Ich finde es gespenstisch, dass die anderen inzwischen genau wissen, wie sie den Siegeszug der AfD stoppen könnten. In Dänemark haben die Sozis mit einer Mischung aus strengerer Einwanderungspolitik und linker Sozialpolitik die Rechte gestoppt. In Österreich hat der Kanzler Kurz, ein Verwandter der CDU, sich in der Einwanderungs- und Sicherheitspolitik nach rechts bewegt, er hat sogar mit der FPÖ koaliert, die FPÖ-Granden sind dann über ihre Machtgier gestolpert. Vielleicht koaliert Kurz, wenn es mit den Grünen nicht klappt, sogar wieder mit der geschwächten Rechten. Er hat sie im Griff, und alle Optionen.

Es ginge also. Wenn man will.

In Deutschland setzt die AfD-Konkurrenz alles auf eine Karte, die nicht sticht. Sie versucht, die AfD als Wiedergeburt der NSDAP darzustellen. Diese politische Erzählung ist leicht als Fake zu erkennen, man muss sich nur beide Parteiprogramme anschauen.
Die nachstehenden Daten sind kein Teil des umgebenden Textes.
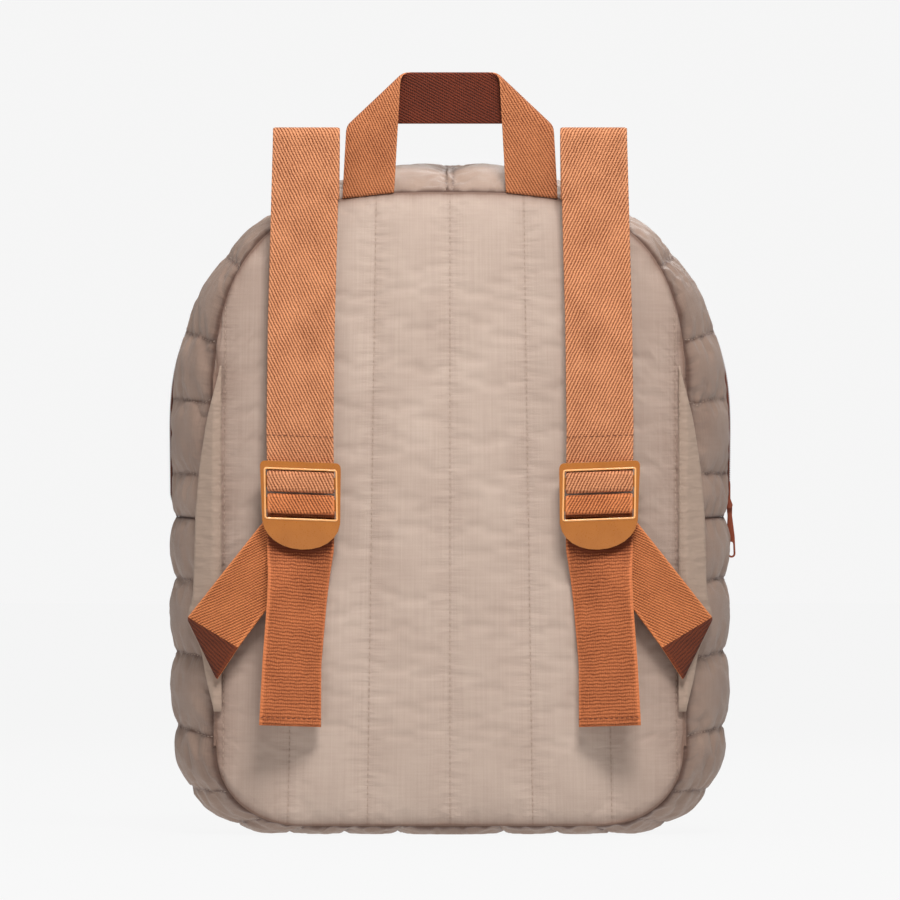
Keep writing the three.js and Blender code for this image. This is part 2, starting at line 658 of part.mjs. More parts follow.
// From a buckle's frame to the bag's: turned by its tilt, which fades out up the strap.
function fromBuckle(side, across, out, up, tiltShare = 1, yaw = 0) {
  const tilt = rad(BUCKLE_TILT) * tiltShare;
  const x = across * Math.cos(yaw);
  const y = out + across * Math.sin(yaw);
  const centre = lerp(STRAP_CENTRE, BUCKLE_CENTRE, tiltShare);
  const away = up - buckleMiddle;
  return v3(
    side * (centre + x * Math.cos(tilt) + away * Math.sin(tilt) * 0.4),
    buckleY + y,
    BUCKLE_LEVEL + up + x * Math.sin(tilt),
  );
}

function buckle(side) {
  const shape = new THREE.Shape();
  const low = windowLow - BUCKLE_LIP;
  const shoulder = windowLow - BUCKLE_LIP * BUCKLE_SHOULDER_SHARE;
  shape.moveTo(-buckleHalf + BUCKLE_CORNER, buckleTop);
  shape.lineTo(buckleHalf - BUCKLE_CORNER, buckleTop);
  shape.quadraticCurveTo(buckleHalf, buckleTop, buckleHalf, buckleTop - BUCKLE_CORNER);
  shape.lineTo(buckleHalf - BUCKLE_WAIST, shoulder);
  shape.bezierCurveTo(buckleHalf - 2, low + BUCKLE_LIP_ROUND, buckleHalf / 2, low, 0, low);
  shape.bezierCurveTo(
    -buckleHalf / 2, low, -buckleHalf + 2, low + BUCKLE_LIP_ROUND, -buckleHalf + BUCKLE_WAIST, shoulder,
  );
  shape.lineTo(-buckleHalf, buckleTop - BUCKLE_CORNER);
  shape.quadraticCurveTo(-buckleHalf, buckleTop, -buckleHalf + BUCKLE_CORNER, buckleTop);
  const openingCorners = [
    [-windowHalf, windowLow],
    [windowHalf, windowLow],
    [windowHalf, windowTop],
    [-windowHalf, windowTop],
  ];
  shape.holes.push(new THREE.Path(openingCorners.map((corner) => new THREE.Vector2(...corner))));
  const frame = thickShape(shape, -BUCKLE_THICKNESS / 2, BUCKLE_THICKNESS / 2, 6);
  let body = toManifold(frame);
  for (const bar of [lowerBar, upperBar]) {
    const box = new THREE.BoxGeometry(2 * windowHalf + BUCKLE_RAIL, BAR_THICKNESS, BAR_HEIGHT);
    box.translate(0, 0, (bar.low + bar.high) / 2);
    body = body.add(toManifold(box));
  }
  const placed = fromManifold(body);
  const position = placed.getAttribute("position");
  for (let k = 0; k < position.count; k++) {
    const p = fromBuckle(side, position.getX(k), position.getY(k), position.getZ(k));
    position.setXYZ(k, p.x, p.y, p.z);
  }
  return closedGeometry(Array.from(position.array), Array.from(placed.index.array));
}

// Edges of a strip that follows a (y, z) route in the buckle's frame.
function strapSections(side, route, tiltShareAt, yawAt, edgeUp = () => 0) {
  return route.map(([out, up], k) => {
    const edge = (sign) => fromBuckle(
      side, (sign * STRAP_WIDTH) / 2, out, up + edgeUp(k, sign), tiltShareAt(up), yawAt(k),
    );
    return { a: edge(-1), b: edge(1) };
  });
}

function shoulderStrap(side) {
  const topUp = STRAP_TOP_LEVEL - BUCKLE_LEVEL - STRAP_THICKNESS / 2;
  const seatUp = rimLevel(STRAP_CENTRE) - BUCKLE_LEVEL;
  const backOut = RIM_MIDDLE_Y - buckleY;
  const foldOutwards = backOut - STRAP_STAND_OFF;
  const frontOut = foldOutwards - 2 * STRAP_FOLD_RADIUS;
  const passage = (windowTop + upperBar.high) / 2;
  const underBar = upperBar.low - GAP - STRAP_THICKNESS / 2;
  const corners = [
    [backOut, seatUp],
    [foldOutwards, topUp - 2 * STRAP_FOLD_RADIUS],
    [foldOutwards, topUp],
    [frontOut, topUp],
    [lerp(frontOut, webBack, 0.7), lerp(topUp, buckleTop, 0.6)],
    [webBack, buckleTop + STRAP_LOOP_SEAM + STRAP_LOOP_CLOSE],
    [webBack, passage],
    [-webFront, passage],
    [-webFront, underBar],
    [webFar, underBar],
    [webFar, buckleTop + STRAP_LOOP_SEAM],
  ];
  const route = roundedRoute(corners.slice(0, 6), STRAP_FOLD_RADIUS, 4);
  route.push(...roundedRoute(corners.slice(5), STRAP_THICKNESS * 0.7, 3).slice(1));
  const fade = (up) => 1 - THREE.MathUtils.smoothstep(up, buckleTop + STRAP_LOOP_SEAM, topUp * 0.9);
  const x = (sign) => STRAP_CENTRE + (sign * STRAP_WIDTH) / 2;
  const seat = seatOnRim(x(-1), x(1));
  const sewnEnd = (k, sign) => (k === 0 ? seat(x(sign)) - rimLevel(STRAP_CENTRE) : 0);
  const sections = strapSections(side, route, fade, () => 0, sewnEnd);
  return webbing(withNormals(sections, v3(0, 1, 0)), STRAP_THICKNESS);
}

// Wing hem, from its tip down and in, and the ridge where the lower strap turns up to the buckle.
const wingTip = v3(seamOutline.half + WING_REACH, -WING_TIP_DEPTH, WING_TIP_LEVEL);
const crownAtLine = PANEL_CROWN * (1 - (PANEL_OUTER_LINE / seamOutline.half) ** 2);
const wingSewnY = -(BACK_DEPTH + SEWN_WALL + crownAtLine + GAP + WING_THICKNESS / 2);
const overWing = WING_THICKNESS / 2 + GAP + WEB_THICKNESS / 2 + HEM_LIFT;
const hemAngle = rad(WING_HEM_ANGLE);
const hemTip = wingTip.clone().add(v3(-WING_BORDER, -overWing, 0));
const hemFoot = v3(
  hemTip.x - STRAP_WIDTH * Math.cos(hemAngle),
  wingSewnY - overWing,
  hemTip.z - STRAP_WIDTH * Math.sin(hemAngle),
);
const ridgeTip = hemTip.clone().add(v3(0, -WEB_THICKNESS, 1));
const ridgeFoot = hemTip.clone().add(v3(-RIDGE_IN, -RIDGE_LEAN, -RIDGE_DROP));
const mirror = (side, p) => v3(side * p.x, p.y, p.z);

function lowerStrap(side) {
  const clear = WEB_THICKNESS / 2 + GAP;
  const betweenBars = lowerBar.high + clear;
  const underBar = lowerBar.low - clear;
  const lipFoot = windowLow - BUCKLE_LIP;
  const tailEnd = underBar - TAIL_LENGTH;
  const loop = roundedRoute([
    [webFar, lowerBar.low - WEB_START_DROP],
    [webFar, betweenBars],
    [-webFront, betweenBars],
    [-webFront, underBar],
    [webBack, underBar],
    [webBack, lipFoot],
    ...[0.15, 0.3, 0.65, 1].map((share) => [
      webBack - TAIL_HANG_OUT * share, lerp(lipFoot, tailEnd, share),
    ]),
  ], WEB_THICKNESS * 0.7, 3);
  const tailShare = (up) => THREE.MathUtils.smoothstep(-up, -lipFoot, -lipFoot + BUCKLE_LIP);
  const bend = loop.findIndex(([out]) => out < 0);
  const isTail = (k) => k > bend && loop[k][1] < windowLow;
  const sections = strapSections(
    side, loop, () => 1, (k) => (isTail(k) ? -rad(TAIL_YAW) * tailShare(loop[k][1]) : 0),
  );
  sections.forEach((section, k) => {
    if (!isTail(k)) return;
    const drift = TAIL_DRIFT * THREE.MathUtils.smoothstep(-loop[k][1], 0, TAIL_LENGTH);
    for (const p of [section.a, section.b]) p.x += side * drift;
  });
  const start = [
    { a: mirror(side, hemFoot), b: mirror(side, hemTip) },
    { a: mirror(side, ridgeFoot), b: mirror(side, ridgeTip) },
  ];
  const first = sections[0];
  const facet = [0.12, 0.3, 0.5, 0.75].map((share) => {
    const bow = v3(0, -WEB_BOW * Math.sin(Math.PI * share), 0);
    return {
      a: start[1].a.clone().lerp(first.a, share).add(bow),
      b: start[1].b.clone().lerp(first.b, share).add(bow),
    };
  });
  return webbing(withNormals([...start, ...facet, ...sections], v3(0, -1, 0)), WEB_THICKNESS);
}

// Wing: rows from its pointed top down to its foot; reach is the share of the way from the panel's
// outer stitch line to the tip, level the share of the height from foot to top.
const WING_ROWS = [
  { level: 0.0, reach: 0.2 },
  { level: 0.1, reach: 0.44 },
  { level: 0.18, reach: 0.56 },
  { level: 0.267, reach: 1.0 },
  { level: 0.33, reach: 0.79 },
  { level: 0.45, reach: 0.76 },
  { level: 0.57, reach: 0.73 },
  { level: 0.71, reach: 0.61 },
  { level: 0.85, reach: 0.43 },
  { level: 1.0, reach: 0.2 },
];
function sideWing(side) {
  const sewnX = PANEL_OUTER_LINE + WING_STITCH_INSET;
  const columns = 3;
  const surface = (face) => (i, j) => {
    const { level, reach } = WING_ROWS[i];
    const edge = lerp(sewnX, wingTip.x, reach);
    const bend = Math.min(seamOutline.half + GAP, lerp(sewnX, edge, 0.6));
    const x = [sewnX, bend, lerp(bend, edge, 0.5), edge][j];
    const z = lerp(WING_FOOT_LEVEL, WING_TOP_LEVEL, level);
    const bendX = seamOutline.half + GAP;
    const past = Math.max(0, (x - bendX) / (wingTip.x - bendX));
    const y = lerp(wingSewnY, wingTip.y, past);
    return v3(side * x, y + (face * WING_THICKNESS) / 2, z);
  };
  return slab(WING_ROWS.length - 1, columns, surface(-1), surface(1));
}

for (const [name, side] of [["left", -1], ["right", 1]]) {
  add(`shoulder_strap_${name}`, shoulderStrap(side), materials.strap);
  add(`buckle_${name}`, buckle(side), materials.buckle);
  add(`lower_strap_${name}`, lowerStrap(side), materials.lowerStrap);
  add(`side_wing_${name}`, sideWing(side), materials.wing);
}

export default bag;
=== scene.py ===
# %% [markdown]
# # A quilted puffer backpack, from the wearer's side
#
# The real bag is a padded shell: two quilted panels joined by a quilted band, or gusset, that a zip
# splits over the top and down both sides. Webbing straps with two ladder-lock buckles hang on the
# back panel. This lesson rebuilds it in Blender around a CAD frame that fixes every place and size.
# Cloth is simulated, stitches and zip teeth are Geometry Nodes, and the finishes are shader maths.

# %% Load the frame
import math

import bpy
import numpy as np
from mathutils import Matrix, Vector


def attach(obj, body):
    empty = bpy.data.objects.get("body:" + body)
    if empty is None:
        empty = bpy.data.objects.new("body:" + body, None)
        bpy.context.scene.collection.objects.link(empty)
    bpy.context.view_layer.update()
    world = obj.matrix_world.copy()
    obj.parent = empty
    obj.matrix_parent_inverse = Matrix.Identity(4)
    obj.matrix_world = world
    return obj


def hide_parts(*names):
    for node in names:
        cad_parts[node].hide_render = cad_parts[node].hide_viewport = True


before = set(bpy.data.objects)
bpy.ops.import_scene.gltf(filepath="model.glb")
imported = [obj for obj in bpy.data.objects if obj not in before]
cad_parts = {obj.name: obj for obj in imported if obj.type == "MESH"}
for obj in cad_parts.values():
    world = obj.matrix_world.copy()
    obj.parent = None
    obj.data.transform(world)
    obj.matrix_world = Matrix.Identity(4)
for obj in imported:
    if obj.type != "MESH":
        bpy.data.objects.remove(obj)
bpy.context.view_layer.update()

# %% [markdown]
# Sizes are worked out in millimetres, as a pattern cutter would write them down, and turned into
# Blender's metres where a mesh is made. Most pieces are grids of points, so three small helpers
# carry the whole lesson: a blend, a soft step and a unit vector.

# %% Small helpers
MM = 0.001


def lerp(a, b, t):
    return a + (b - a) * t


def smoothstep(x, low, high):
    t = np.clip((x - low) / (high - low), 0, 1)
    return t * t * (3 - 2 * t)


def unit(v):
    return v / np.maximum(np.linalg.norm(v, axis=-1, keepdims=True), 1e-12)


def ripples(u, v, wavelength, seed, stretch=1.0, waves=28):
    """Smooth seeded noise from -1 to 1: cosine waves of about one length, in all directions.
    stretch above 1 draws the waves out along v."""
    rng = np.random.default_rng(seed)
    total = np.zeros(np.broadcast(u, v).shape)
    for _ in range(waves):
        angle, phase = rng.uniform(0, math.pi), rng.uniform(0, 2 * math.pi)
        k = 2 * math.pi / (wavelength * rng.uniform(0.7, 1.6))
        total += np.cos(k * (u * math.cos(angle) + v * math.sin(angle) / stretch) + phase)
    return total / math.sqrt(waves)


def placed(name, data):
    """A new object in the scene."""
    piece = bpy.data.objects.new(name, data)
    bpy.context.scene.collection.objects.link(piece)
    return piece


def grid_piece(name, points, faces, uv):
    """A mesh object from points and their uv, both in millimetres."""
    mesh = bpy.data.meshes.new(name)
    mesh.from_pydata((points * MM).tolist(), [], faces)
    layer = mesh.uv_layers.new(name="cloth")
    corners = np.empty(len(mesh.loops), int)
    mesh.loops.foreach_get("vertex_index", corners)
    layer.data.foreach_set("uv", (uv[corners] * MM).astype(np.float32).ravel())
    mesh.shade_smooth()
    return placed(name, mesh)


def baked(piece):
    """Makes what a piece's modifiers give its own mesh."""
    made = bpy.data.meshes.new_from_object(piece.evaluated_get(bpy.context.evaluated_depsgraph_get()))
    piece.modifiers.clear()
    piece.data = made
    made.shade_smooth()
    return made


# %% [markdown]
# ## The shape of the shell
#
# In front view the bag has a wide outline over the zip and a smaller one at the two seams. Both are
# a superellipse above the widest level, a straight taper below it and rounded corners at the base.
# A point on the shell is found from its length along the zip outline and its depth towards a seam,
# so a sewn channel is simply a range of lengths.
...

Eine neue NSDAP müsste verboten werden, dazu reicht es bei der AfD bei weitem nicht. Und im Osten kann man sich noch daran erinnern, wer in der DDR alles als „Faschist“ angeprangert wurde. Die AfD greift ins Rechtsextreme aus, es gibt furchtbare Wortmeldungen, aber insgesamt ist die Partei eher eine Wiedergeburt der CSU unter Franz-Josef Strauß, auf die beides auch zutraf. „Rechts“ heißt nicht „Nazi“, „links“ heißt nicht „Stalin“.

Deutschland bewegt sich seit langem nach links

Die Wähler sind der Souverän. So steht es im Grundgesetz. Dieses Land hat sich seit Jahrzehnten nach links bewegt – bezweifelt das jemand? Schaut euch an, wie das Land 1960 oder 1990 war. Viele Reformen waren richtig. Nun wollen immer mehr Wähler die Richtung ändern, sie haben Sehnsucht nach einer CDU, wie sie vor Merkel war, oder nach der SPD der Ära Brandt und Schmidt. Das ist ein legitimer Wunsch. Wer ihn ignoriert, muss sich damit abfinden, dass die AfD weiter gewinnt.

Warum laufen die Wähler weg? Ein Beispiel. Bei jungen Männern war die AfD in Thüringen besonders erfolgreich. Ich schlage CDU und SPD ein Experiment vor. Sagt, dass an allem, was falsch läuft, Frauen schuld sind. Macht „weiße Frau“ und „Frauennetzwerke“ zu Schimpfworten, sagt, dass Männer und nur Männer besondere Förderung brauchen. Und dann beobachtet, wie sich dies auf das Wahlverhalten von Frauen auswirkt.